--- start Exercise data ---

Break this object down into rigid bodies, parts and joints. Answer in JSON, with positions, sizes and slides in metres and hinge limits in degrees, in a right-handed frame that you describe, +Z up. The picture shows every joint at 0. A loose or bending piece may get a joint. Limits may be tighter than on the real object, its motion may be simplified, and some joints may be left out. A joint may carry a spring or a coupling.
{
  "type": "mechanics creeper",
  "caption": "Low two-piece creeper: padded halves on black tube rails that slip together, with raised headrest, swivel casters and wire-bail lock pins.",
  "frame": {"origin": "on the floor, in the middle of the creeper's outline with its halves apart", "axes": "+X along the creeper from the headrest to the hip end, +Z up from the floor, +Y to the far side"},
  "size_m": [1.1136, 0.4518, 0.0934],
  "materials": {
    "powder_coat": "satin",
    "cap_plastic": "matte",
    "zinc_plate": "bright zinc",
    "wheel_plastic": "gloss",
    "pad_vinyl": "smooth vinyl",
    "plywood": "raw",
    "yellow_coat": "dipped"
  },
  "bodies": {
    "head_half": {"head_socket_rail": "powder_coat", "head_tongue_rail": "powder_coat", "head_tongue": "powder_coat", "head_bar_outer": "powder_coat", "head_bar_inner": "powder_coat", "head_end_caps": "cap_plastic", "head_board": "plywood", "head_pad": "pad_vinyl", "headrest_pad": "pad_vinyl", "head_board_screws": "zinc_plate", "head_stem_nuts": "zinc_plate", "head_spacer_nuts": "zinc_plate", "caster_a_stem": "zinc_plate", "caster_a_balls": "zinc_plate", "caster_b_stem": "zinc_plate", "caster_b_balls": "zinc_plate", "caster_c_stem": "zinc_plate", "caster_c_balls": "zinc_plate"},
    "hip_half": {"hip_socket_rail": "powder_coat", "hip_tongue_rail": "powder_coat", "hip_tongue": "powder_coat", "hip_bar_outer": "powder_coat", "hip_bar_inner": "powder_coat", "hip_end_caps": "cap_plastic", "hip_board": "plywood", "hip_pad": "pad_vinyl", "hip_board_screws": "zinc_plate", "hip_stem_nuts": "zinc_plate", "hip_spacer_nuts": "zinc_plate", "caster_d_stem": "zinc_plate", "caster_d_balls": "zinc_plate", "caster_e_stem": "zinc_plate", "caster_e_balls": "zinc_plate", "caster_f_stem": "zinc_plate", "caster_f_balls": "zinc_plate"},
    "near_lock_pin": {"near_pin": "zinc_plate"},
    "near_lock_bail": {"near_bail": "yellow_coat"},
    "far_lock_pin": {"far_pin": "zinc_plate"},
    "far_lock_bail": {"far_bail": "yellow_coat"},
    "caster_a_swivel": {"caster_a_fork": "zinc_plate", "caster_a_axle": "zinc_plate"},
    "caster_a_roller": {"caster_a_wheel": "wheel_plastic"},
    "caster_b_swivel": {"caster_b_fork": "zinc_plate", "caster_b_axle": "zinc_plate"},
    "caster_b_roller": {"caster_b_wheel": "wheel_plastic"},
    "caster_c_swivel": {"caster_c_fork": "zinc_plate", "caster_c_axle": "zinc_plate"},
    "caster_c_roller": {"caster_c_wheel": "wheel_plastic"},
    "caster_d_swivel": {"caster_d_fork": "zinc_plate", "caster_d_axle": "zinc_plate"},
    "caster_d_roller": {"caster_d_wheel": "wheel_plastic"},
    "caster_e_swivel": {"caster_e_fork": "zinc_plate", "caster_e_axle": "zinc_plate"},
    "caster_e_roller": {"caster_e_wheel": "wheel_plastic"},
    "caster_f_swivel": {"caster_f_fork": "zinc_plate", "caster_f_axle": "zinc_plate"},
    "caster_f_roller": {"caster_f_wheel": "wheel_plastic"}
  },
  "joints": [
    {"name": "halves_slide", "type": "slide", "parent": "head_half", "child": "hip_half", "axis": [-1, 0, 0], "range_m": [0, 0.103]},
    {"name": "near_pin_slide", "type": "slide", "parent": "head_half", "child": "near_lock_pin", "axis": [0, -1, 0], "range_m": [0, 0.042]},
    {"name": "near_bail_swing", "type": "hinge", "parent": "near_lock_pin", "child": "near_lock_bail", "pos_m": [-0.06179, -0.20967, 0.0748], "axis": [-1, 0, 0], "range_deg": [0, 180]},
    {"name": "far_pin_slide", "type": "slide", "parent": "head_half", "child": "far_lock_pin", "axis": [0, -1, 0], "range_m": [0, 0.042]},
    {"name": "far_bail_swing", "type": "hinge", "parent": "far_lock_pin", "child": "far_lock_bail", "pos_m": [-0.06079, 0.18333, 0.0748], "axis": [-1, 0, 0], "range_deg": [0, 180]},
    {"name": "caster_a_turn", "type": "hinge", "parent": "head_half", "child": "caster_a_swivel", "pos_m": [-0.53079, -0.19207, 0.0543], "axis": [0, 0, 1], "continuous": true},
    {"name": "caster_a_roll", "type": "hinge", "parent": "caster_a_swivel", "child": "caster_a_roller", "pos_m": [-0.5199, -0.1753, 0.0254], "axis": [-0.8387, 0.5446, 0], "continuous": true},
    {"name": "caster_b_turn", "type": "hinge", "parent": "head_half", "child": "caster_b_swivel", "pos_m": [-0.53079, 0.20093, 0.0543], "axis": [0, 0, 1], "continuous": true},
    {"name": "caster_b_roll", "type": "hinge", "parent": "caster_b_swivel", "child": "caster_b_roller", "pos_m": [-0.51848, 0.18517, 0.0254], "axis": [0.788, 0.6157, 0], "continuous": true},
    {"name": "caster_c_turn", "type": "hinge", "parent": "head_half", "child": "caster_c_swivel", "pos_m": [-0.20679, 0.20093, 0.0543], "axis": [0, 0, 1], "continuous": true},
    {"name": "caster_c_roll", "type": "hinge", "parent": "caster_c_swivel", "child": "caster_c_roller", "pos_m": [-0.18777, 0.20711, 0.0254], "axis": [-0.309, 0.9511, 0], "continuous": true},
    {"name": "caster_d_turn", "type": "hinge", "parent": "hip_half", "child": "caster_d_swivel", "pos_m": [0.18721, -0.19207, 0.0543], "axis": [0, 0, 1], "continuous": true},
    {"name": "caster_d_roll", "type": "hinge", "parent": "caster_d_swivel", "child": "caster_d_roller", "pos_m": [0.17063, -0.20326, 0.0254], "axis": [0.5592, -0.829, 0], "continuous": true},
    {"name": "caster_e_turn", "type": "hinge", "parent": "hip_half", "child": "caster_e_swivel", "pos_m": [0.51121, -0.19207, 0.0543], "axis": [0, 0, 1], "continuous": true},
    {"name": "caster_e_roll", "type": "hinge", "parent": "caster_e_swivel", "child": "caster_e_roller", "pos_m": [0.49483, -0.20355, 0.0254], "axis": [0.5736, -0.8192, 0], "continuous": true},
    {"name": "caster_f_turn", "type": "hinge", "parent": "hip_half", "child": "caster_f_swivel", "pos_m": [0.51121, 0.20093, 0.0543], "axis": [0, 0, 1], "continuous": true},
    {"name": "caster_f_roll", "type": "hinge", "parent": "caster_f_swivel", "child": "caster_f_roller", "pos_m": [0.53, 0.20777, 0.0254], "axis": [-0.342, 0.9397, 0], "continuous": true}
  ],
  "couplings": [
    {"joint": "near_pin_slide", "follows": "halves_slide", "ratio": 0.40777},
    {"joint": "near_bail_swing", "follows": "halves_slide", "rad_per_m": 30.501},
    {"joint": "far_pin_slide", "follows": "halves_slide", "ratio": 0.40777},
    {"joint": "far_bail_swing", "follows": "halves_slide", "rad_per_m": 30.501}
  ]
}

--- end Exercise data ---
--- start Exercise data ---

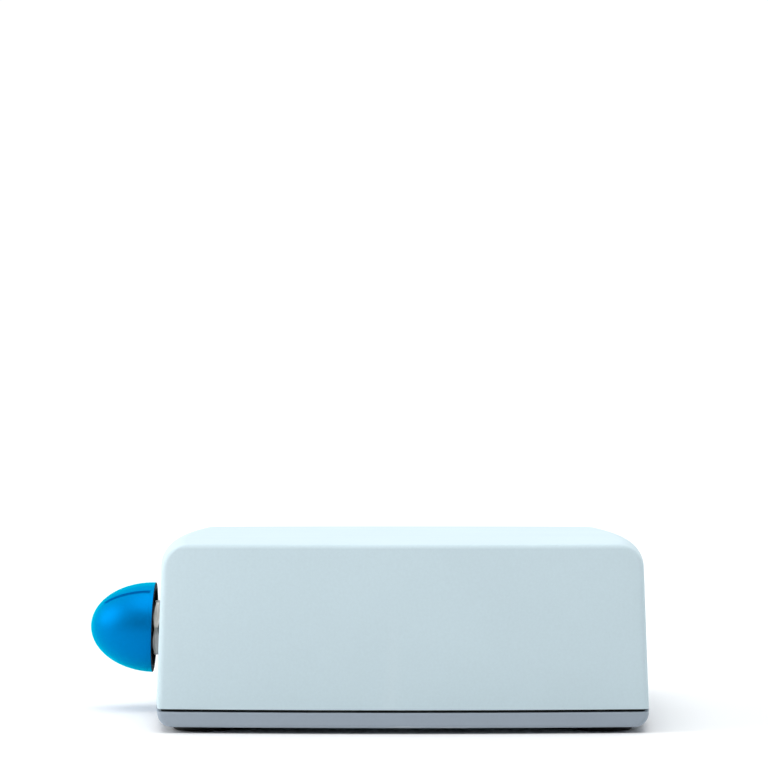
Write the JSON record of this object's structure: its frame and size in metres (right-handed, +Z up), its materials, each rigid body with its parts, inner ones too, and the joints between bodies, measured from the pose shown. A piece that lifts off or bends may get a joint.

--- end Exercise data ---
--- start Exercise data ---

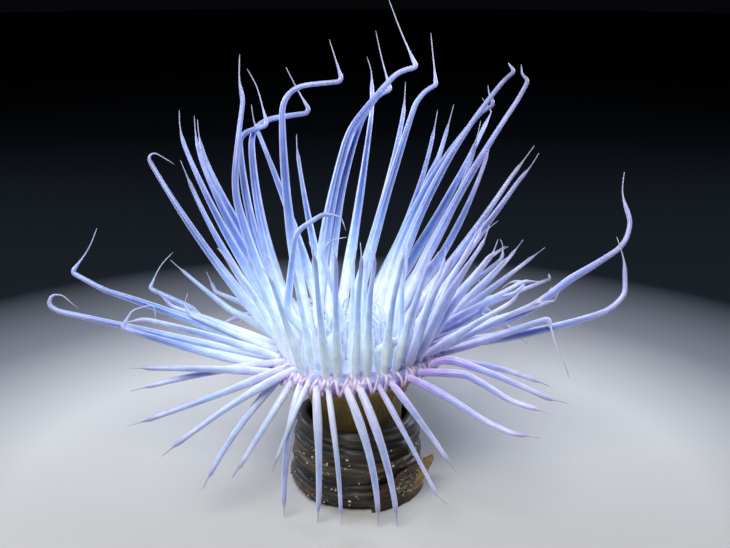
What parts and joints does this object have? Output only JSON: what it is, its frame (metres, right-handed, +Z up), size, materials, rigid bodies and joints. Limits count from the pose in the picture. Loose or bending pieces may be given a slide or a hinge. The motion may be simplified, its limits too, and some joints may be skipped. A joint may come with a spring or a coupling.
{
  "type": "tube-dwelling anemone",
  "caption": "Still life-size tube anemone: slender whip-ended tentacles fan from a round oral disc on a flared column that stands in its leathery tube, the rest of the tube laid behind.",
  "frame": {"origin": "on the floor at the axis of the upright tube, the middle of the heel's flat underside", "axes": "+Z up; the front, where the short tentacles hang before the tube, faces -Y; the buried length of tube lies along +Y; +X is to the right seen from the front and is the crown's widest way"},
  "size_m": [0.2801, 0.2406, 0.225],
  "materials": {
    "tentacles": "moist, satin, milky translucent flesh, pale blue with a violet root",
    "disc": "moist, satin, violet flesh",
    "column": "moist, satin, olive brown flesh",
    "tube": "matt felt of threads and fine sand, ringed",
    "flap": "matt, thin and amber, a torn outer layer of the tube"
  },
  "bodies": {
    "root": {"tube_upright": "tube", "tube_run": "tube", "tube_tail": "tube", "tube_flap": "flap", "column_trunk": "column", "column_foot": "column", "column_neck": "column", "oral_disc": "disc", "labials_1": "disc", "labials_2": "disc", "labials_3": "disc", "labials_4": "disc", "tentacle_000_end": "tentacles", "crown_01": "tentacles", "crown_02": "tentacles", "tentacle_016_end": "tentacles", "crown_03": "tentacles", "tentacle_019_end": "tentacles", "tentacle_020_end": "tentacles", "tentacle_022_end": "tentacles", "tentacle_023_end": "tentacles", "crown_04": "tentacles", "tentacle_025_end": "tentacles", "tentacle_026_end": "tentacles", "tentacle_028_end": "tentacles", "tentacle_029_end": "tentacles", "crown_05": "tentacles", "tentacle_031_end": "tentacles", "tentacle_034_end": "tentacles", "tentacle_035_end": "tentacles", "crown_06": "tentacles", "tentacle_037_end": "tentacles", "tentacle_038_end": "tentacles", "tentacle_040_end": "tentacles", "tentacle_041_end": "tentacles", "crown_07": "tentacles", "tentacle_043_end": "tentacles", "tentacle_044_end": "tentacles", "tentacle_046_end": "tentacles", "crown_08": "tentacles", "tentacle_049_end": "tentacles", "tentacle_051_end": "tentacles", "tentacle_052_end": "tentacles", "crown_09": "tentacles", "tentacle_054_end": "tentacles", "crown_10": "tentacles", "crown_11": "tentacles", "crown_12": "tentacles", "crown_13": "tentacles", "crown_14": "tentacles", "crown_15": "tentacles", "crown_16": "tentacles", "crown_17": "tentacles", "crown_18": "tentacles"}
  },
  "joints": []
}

--- end Exercise data ---

# What needs to be done:
Find "picture". Copy every line it occurs in.

# Written solution:
Break this object down into rigid bodies, parts and joints. Answer in JSON, with positions, sizes and slides in metres and hinge limits in degrees, in a right-handed frame that you describe, +Z up. The picture shows every joint at 0. A loose or bending piece may get a joint. Limits may be tighter than on the real object, its motion may be simplified, and some joints may be left out. A joint may carry a spring or a coupling.
What parts and joints does this object have? Output only JSON: what it is, its frame (metres, right-handed, +Z up), size, materials, rigid bodies and joints. Limits count from the pose in the picture. Loose or bending pieces may be given a slide or a hinge. The motion may be simplified, its limits too, and some joints may be skipped. A joint may come with a spring or a coupling.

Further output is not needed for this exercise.